By Roland Murphy for Arizona Builder’s Exchange
Cushman & Wakefield last week issued their Q4 2017 Metro Phoenix MarketBeat reports for Industrial, Office and Retail, noting high degrees of activity across all three sectors.
Industrial
Industrial posted an overall vacancy rate of 7.9 percent for the quarter. Twelve of the 17 submarkets showed positive absorption for the quarter and the year as a whole. Only Tempe had more than 100KSF of negative absorption for the year.
Southwest Phoenix had the highest occupancy growth for the year at 8 percent.
In Q4, Metro Phoenix absorbed a total of 2.74MSF, with distribution space experiencing the highest gain: 1.95MSF for the quarter and 6.59MSF for the year.
A total of 1.46MSF was delivered in Q4, 76.2 percent of which was preleased.
Office
The Q4 Office vacancy rate was 16.6 percent, tying with Q2 2008 for what Cushman & Wakefield calls the lowest post-Recession rate. For reference, Q1 2012 had the highest Recession vacancy rate at 24.6 percent.

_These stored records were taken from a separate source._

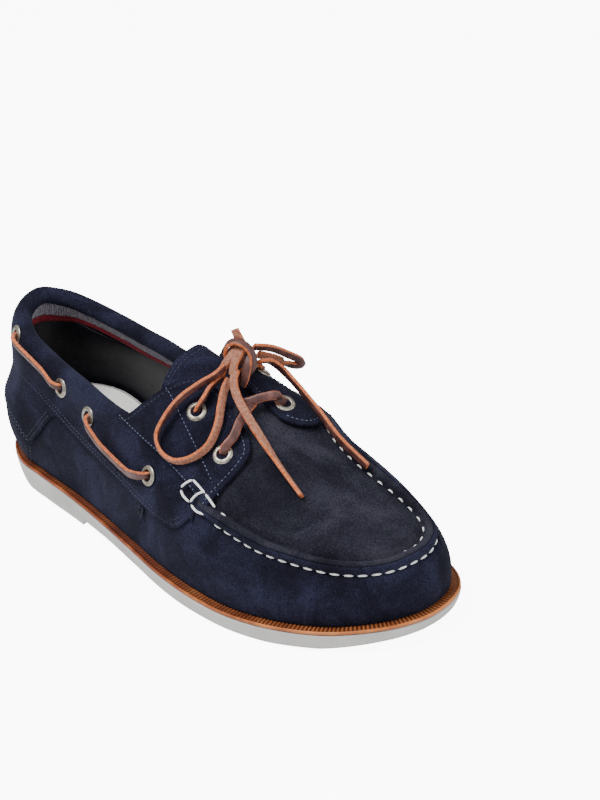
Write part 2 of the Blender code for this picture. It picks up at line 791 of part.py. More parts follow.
def insole(material):
    """The footbed: a broad top over the welt and a core that fills the space inside it."""
    def level(lift, thickness=0):
        return lambda x: welt_top(x) + lift + thickness * along_table(x, INSOLE_TOP)
    def edge(inset):
        return lambda x: along_table(x, INSOLE_TOP, 2) + inset
    rings = [
        sole_ring(INSOLE_CORE_MARGIN, level(-WELT_THICKNESS)),
        sole_ring(INSOLE_CORE_MARGIN, level(SEAT)),
        sole_ring(INSOLE_MARGIN, level(SEAT)),
        sole_ring(edge(0), level(SEAT - 0.8, 1)),
        sole_ring(edge(1.2), level(SEAT, 1)),
    ]
    return stacked_rings("insole", rings, material)


def welt(material):
    """The strip between the upper and the outsole, which stands out all round the shoe."""
    edge = (
        (WELT_WIDTH, -WELT_THICKNESS),
        (0.5, -WELT_THICKNESS),
        (0.0, -WELT_THICKNESS / 2),
        (0.4, 0.0),
        (WELT_WIDTH, 0.0),
    )
    rings = [sole_ring(margin, lambda x, lift=lift: welt_top(x) + lift) for margin, lift in edge]
    size = len(rings[0])
    faces = []
    for level in range(len(rings)):
        low, high = level * size, (level + 1) % len(rings) * size
        for k in range(size):
            after = (k + 1) % size
            faces.append((low + k, low + after, high + after, high + k))
    return solid("welt", np.vstack(rings), faces, material)


def tongue(material):
    """The tongue: a sheet under the wings and the plug, which stands up behind them."""
    rises = np.array((0.64, 0.70, 0.76, 0.82, 0.87, 0.91, 0.95, 1.0))
    lengths = np.linspace(0, 1, 12)
    sides = [(-1.0, v) for v in rises] + [(1.0, v) for v in rises[-2::-1]]
    count = len(sides) * len(lengths)
    points = np.zeros((2 * count, 3))
    for i, (side, rise) in enumerate(sides):
        round_off = 1 - ((1 - rise) / (1 - TONGUE_SIDE_RISE)) ** 3
        corner = TONGUE_OUTER_STATION if side < 0 else TONGUE_INNER_STATION
        end = corner + (TONGUE_CROWN_STATION - corner) * round_off
        station = TONGUE_FRONT + (end - TONGUE_FRONT) * lengths
        wing_edge = np.interp(rise, OPENING[9:14, 1], OPENING[9:14, 0])
        past = np.clip((wing_edge - station) / TONGUE_FLARE_RUN, 0, None)
        flare = TONGUE_FLARE * past**1.3
        surface = last_point(station, rise, side)
        way = last_normal(station, np.full(len(lengths), rise), np.full(len(lengths), side))
        rows = i * len(lengths) + np.arange(len(lengths))
        points[rows] = surface + way * (flare - TONGUE_DEPTH)[:, None]
        points[rows + count] = surface + way * (flare - TONGUE_DEPTH - TONGUE_THICKNESS)[:, None]
    faces = []
    for i in range(len(sides) - 1):
        for j in range(len(lengths) - 1):
            a = i * len(lengths) + j
            b = a + len(lengths)
            faces.append((a, b, b + 1, a + 1))
    return solid("tongue", points, thicken(faces, count), material)


def eyelet_place(name, side):
    stand, outer_station, outer_rise, inner_station, inner_rise = EYELET_TABLE[name]
    if side < 0:
        return outer_station, outer_rise, stand
    return inner_station, inner_rise, stand


def unit(vector):
    return vector / np.linalg.norm(vector, axis=-1, keepdims=True)


def strip(name, path, across, material):
    """A flat lace along a path, its width along the vectors given and its edges eased."""
    path = np.asarray(path, float)
    along = unit(np.gradient(path, axis=0))
    across = np.broadcast_to(across, path.shape)
    across = unit(across - along * (across * along).sum(-1, keepdims=True))
    through = np.cross(along, across)
    half_wide = LACE_WIDTH / 2
    half_thick = LACE_THICKNESS / 2
    section = ((1, 0), (0.7, 1), (-0.7, 1), (-1, 0), (-0.7, -1), (0.7, -1))
    rings = [path + across * a * half_wide + through * b * half_thick for a, b in section]
    size = len(section)
    points = np.stack(rings, 1).reshape(-1, 3)
    faces = [tuple(range(size)), tuple(reversed(range(len(points) - size, len(points))))]
    for k in range(len(path) - 1):
        for j in range(size):
            low, high = k * size, (k + 1) * size
            after = (j + 1) % size
            faces.append((low + j, high + j, high + after, low + after))
    return solid(name, points, faces, material)


def side_laces(material):
    """The lace's runs along the collar, from one eyelet into the next."""
    for name, first, second, sag in SIDE_LACES:
        for side, word in ((-1, "outer"), (1, "inner")):
            ends = [np.array(eyelet_place(eyelet, side)[:2]) for eyelet in (first, second)]
            stands = [eyelet_place(eyelet, side)[2] - 0.5 for eyelet in (first, second)]
            length = float(np.linalg.norm(last_point(*ends[1], side) - last_point(*ends[0], side)))
            rises = [[lift + stand * (d < 8) for d, lift in RUN_LIFT] for stand in stands]
            start = [(row[0] / length, lift) for row, lift in zip(RUN_LIFT, rises[0])]
            stop = [(1 - row[0] / length, lift) for row, lift in zip(RUN_LIFT, rises[1])]
            shape = start + stop[::-1]
            places = [ends[0] + (ends[1] - ends[0]) * u - (0, 4 * sag * u * (1 - u)) for u, _ in shape]
            sides = np.full(len(shape), float(side))
            stations, rises = np.array(places).T
            normals = last_normal(stations, rises, sides)
            surface = last_point(stations, rises, sides)
            path = surface + normals * np.array([lift for _, lift in shape])[:, None]
            strip(name + "_" + word, path, np.cross(normals, unit(surface[-1] - surface[0])), material)


def free_laces(material):
    """The bow: its loops and ends, each a strip along its own route."""
    for name, route in ROUTES.items():
        facing, tilt = FACINGS[name]
        path = np.array(route)
        along = unit(np.gradient(path, axis=0))
        facing = np.array(facing, float)
        flat = unit(np.cross(along, facing))
        turn = math.radians(tilt)
        strip(name, path, flat * math.cos(turn) + np.cross(along, flat) * math.sin(turn), material)


def arm(name, material):
    """A strip that comes up through an eyelet and leaves along its route."""
    (eyelet, side), route = ARMS[name]
    station, rise, stand = eyelet_place(eyelet, side)
    foot = last_point(station, rise, float(side))
    way = last_normal(station, rise, float(side))
    toward = np.array(route[0]) - foot
    toward = unit(toward - way * np.dot(toward, way))
    path = [foot + toward * d + way * (lift + stand - 0.5) for d, lift in RUN_LIFT[:4]]
    return strip(name, path + list(route), np.cross(way, toward), material)


def join(obj, others):
    """One closed solid from pieces that cross one another."""
    for other in others:
        SHOE.objects.unlink(other)
        CUTTERS.objects.link(other)
        other.hide_render = True
        union = obj.modifiers.new("with_" + other.name, "BOOLEAN")
        union.operation = "UNION"
        union.object = other


def knot(material):
    """The knot as one round lump, with the short end that stands out of it."""
    shape = bmesh.new()
    bmesh.ops.create_uvsphere(shape, u_segments=12, v_segments=8, radius=1.0)
    mesh = bpy.data.meshes.new("lace_knot")
    for vertex in shape.verts:
        vertex.co = Vector((np.array(vertex.co) * KNOT_SIZE + KNOT_CENTRE - ORIGIN) * MM)
    shape.to_mesh(mesh)
    shape.free()
    mesh.materials.append(material)
    mesh.shade_smooth()
    obj = bpy.data.objects.new("lace_knot", mesh)
    SHOE.objects.link(obj)
    join(obj, [strip("lace_stub", KNOT_STUB, (1.0, 1.0, 0.0), material)])


def laces(material):
    side_laces(material)
    free_laces(material)
    join(arm("lace_crossing", material), [arm("lace_crossing_lower", material)])
    arm("lace_tie_outer", material)
    arm("lace_tie_inner", material)
    knot(material)


def side_tab(material):
    """The small plain tab that hangs out from under the collar panel's lower edge."""
    rise = float(seam_rise(TAB_STATION, -1.0))
    place = place_on_upper(TAB_STATION, rise - 0.034, -1.0, SEAT + TAB_SIZE[2] / 2)
    shape = bmesh.new()
    bmesh.ops.create_cube(shape, size=1.0)
    for vertex in shape.verts:
        vertex.co = Vector(np.array(vertex.co) * TAB_SIZE * MM)
    mesh = bpy.data.meshes.new("side_tab")
    shape.to_mesh(mesh)
    shape.free()
    mesh.materials.append(material)
    obj = bpy.data.objects.new("side_tab", mesh)
    obj.matrix_world = place
    SHOE.objects.link(obj)


clear_scene()
EYELET_TABLE = {name: places for name, *places in EYELETS}
SHOE = new_collection("boat_shoe")
CUTTERS = new_collection("cutters")
SUEDE = make_material("navy_suede", (0.018, 0.022, 0.042), 0.95)
RUBBER = make_material("off_white_rubber", (0.55, 0.56, 0.56), 0.55)
WELT_LEATHER = make_material("tan_welt", (0.40, 0.13, 0.04), 0.5)
FOOTBED = make_material("pale_footbed", (0.75, 0.74, 0.72), 0.7)
NICKEL = make_material("antique_nickel", (0.52, 0.49, 0.42), 0.35, 1.0)
RAWHIDE = make_material("rawhide_lace", (0.30, 0.09, 0.04), 0.6)

outsole(RUBBER)
welt(WELT_LEATHER)
insole(FOOTBED)
punch_holes(upper_wall(SUEDE))
tongue(SUEDE)
eyelets(NICKEL)
laces(RAWHIDE)
side_tab(SUEDE)
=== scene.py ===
# %% [markdown]
# # A navy suede boat shoe
#
# The real shoe is a hand-sewn moccasin on a pale rubber sole. A suede wall wraps the foot, a suede
# plug closes its top, and a rawhide lace runs round the collar and ties in a bow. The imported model
# gives the place and size of every part. This lesson dresses it piece by piece: each piece is a
# surface worked out with numpy from the same tables as the model.

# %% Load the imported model
import math

import bpy
import numpy as np
from mathutils import Matrix


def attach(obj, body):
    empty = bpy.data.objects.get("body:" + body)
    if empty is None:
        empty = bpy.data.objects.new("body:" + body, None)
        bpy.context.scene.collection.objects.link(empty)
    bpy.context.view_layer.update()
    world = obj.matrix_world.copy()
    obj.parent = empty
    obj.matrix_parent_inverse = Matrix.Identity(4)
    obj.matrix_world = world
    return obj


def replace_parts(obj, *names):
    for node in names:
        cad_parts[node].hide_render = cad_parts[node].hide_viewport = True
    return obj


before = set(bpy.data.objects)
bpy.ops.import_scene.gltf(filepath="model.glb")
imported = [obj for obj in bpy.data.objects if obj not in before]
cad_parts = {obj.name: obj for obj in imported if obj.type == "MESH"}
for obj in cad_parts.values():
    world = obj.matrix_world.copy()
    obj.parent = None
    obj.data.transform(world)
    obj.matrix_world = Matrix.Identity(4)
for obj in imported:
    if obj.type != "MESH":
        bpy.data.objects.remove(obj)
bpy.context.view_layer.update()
MM = 0.001

# %% [markdown]
# ## Where the camera stands
#
# The picture looks down at the toe from the outer side. The shoe's own lengths give the place: the
# sole's outline and the height of the collar fit the picture only from one point in space. It is
# about a metre and a half away, in the model's own millimetres, and the camera is rolled by five
# degrees. Right, up and toward are the picture's directions, which the lace uses later.

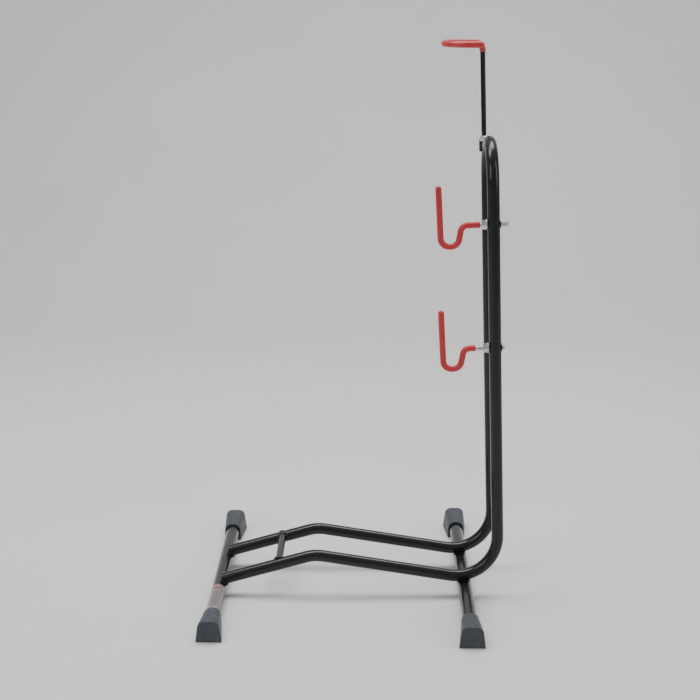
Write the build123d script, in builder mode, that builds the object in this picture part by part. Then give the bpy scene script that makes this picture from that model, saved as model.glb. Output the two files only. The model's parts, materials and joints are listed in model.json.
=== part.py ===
from build123d import *
import os
from math import asin, atan2, cos, degrees, radians, sin, sqrt, tan

os.makedirs("parts", exist_ok=True)

# Bicycle floor stand: one bent tube welded on two crossbars, with two J-hooks on its near leg and a
# swinging hook on top of its arch.
# Millimetres and degrees. The origin is on the floor, under the middle of the bounding box.
# +X runs from the rear crossbar to the legs, -Y is the near side with the J-hooks, +Z is up.

# ---------------------------------------------------------------- driving dimensions

# Tube stock
loop_r = 9.5
bar_r = 11.0
tube_wall = 1.5

# Loop
rail_y = 58.0              # each rail's and leg's centreline from the centre plane, and the arch's radius
bend_r = 66.0              # centreline radius of the tube bender
loop_height = 729.0        # floor to the top of the arch
leg_lean = 2.1             # legs lean back towards the rear crossbar
bend_setback = 15.7        # bend's centre behind the front crossbar
kink_x = 152.5             # kink's corner in front of the rear crossbar
kink_z = 69.0
rail_end_x = 6.0           # rail's end in front of the rear crossbar's centre
rail_end_z = 27.0

# Crossbars, over their feet
bar_spacing = 393.5
bar_z = 15.5
rear_bar_length = 465.0
front_bar_length = 495.0

# Rung
rung_r = 6.0
rung_x = 95.5              # in front of the rear crossbar
rung_rise = 3.5            # above the rails' centreline

# Feet
foot_length = 60.0
foot_end_wall = 6.0
foot_outer_width = 40.0
foot_outer_top = 31.0
foot_outer_height = 34.0
foot_outer_corner = 11.0
foot_wall = 3.0            # round the crossbar, at the mouth
foot_draft = 1.0           # mouth's sides lean in, from the floor to the top
foot_mouth_chamfer = 1.2
foot_edge = 1.5
foot_sole_trim = 1.0       # cut off the drafted block to leave a flat sole

# Hook rod and its dipped coating
rod_r = 4.0
coating_wall = 0.8
run_clearance = 0.05       # rod in a thread that it turns in, on the radius

# J-hooks, measured square to the leg from its centreline
upper_hook_drop = 126.0    # below the top of the arch
hook_spacing = 191.0       # from the upper J-hook down to the lower
upper_thread_reach = 13.0  # thread end beyond the leg's front face
lower_thread_reach = 5.0
upper_coating_x = 20.5     # start of the coating
lower_coating_x = 30.0
hook_fall_x = 47.8         # corner between shank and falling limb
hook_fall_lean = 12.0
hook_bend_r = 11.0
hook_u_width = 25.4
hook_u_r = 13.0
hook_depth = 32.0          # shank to the bottom of the U
hook_height = 88.0         # bottom of the U to the tip
hook_flare = 1.3           # rising limb leans outwards
rod_end_chamfer = 0.8

# Fasteners, M8
nut_across_flats = 13.0
nut_height = 6.5
washer_r = 8.0
washer_thickness = 1.6
insert_r = 6.5
insert_proud = 0.8

# Top hook
boss_r = 8.0
boss_inset = 10.0          # from the far leg's centreline, towards the middle
boss_proud = 0.5           # top face above the arch
boss_offset_x = 4.8        # rod's axis behind the arch, at the boss's top
top_rod_lean = 2.2
top_hook_rise = 137.0      # above the top of the arch
top_hook_reach = 60.5      # rod to the closed end
top_tip_setback = 8.0      # tip's end behind the rod
top_hook_front_y = -30.0
top_hook_u_r = 37.0
top_hook_bend_r = 12.0
top_rod_below = 14.0       # rod's end below the boss's top
top_bare_top = 14.0        # black rod ends this far below the top limb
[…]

“Q4 2017 showed positive absorption, boosted by the strength of Class B (+447KSF) and Class C (+161KSF) absorption and dragged down by Class A (-225KSF) negative absorption,” the report states. “For the year, 2017 had positive absorption across all three classes. Class A space absorbed 324KSF, Class B space absorbed 848KSF and Class C absorbed 207KSF for a total of 1.379MSF positive absorption.”
Fifteen of the 22 office submarkets saw positive absorption in Q4. These were led by South Scottsdale, which absorbed 119KSF. Henkel’s departure and vacating of 288KSF was the primary reason the Scottsdale Airpark submarket experienced the most negative absorption of any area.
Retail
Surprisingly, for all the doom and coverage the sector receives, Retail ended the year in good shape, absorbing more than 1MSF over Q4 and 2.15MSF over the whole of 2017. Neighborhood and community centers absorbed nearly 742KSF. Strip centers absorbed 258KSF, and power & regional malls absorbed 38.9KSF. The only losing segment was lifestyle centers, which was negative nearly 13.9KSF.
Overall, vacancy dropped to 9.8 percent in Q4, down from 10.5 in Q3.
Cushman & Wakefield was tracking 632KSF in retail construction at the end of the year, led by the San Tan Pavilions project in the Southeast Valley at 193KSF.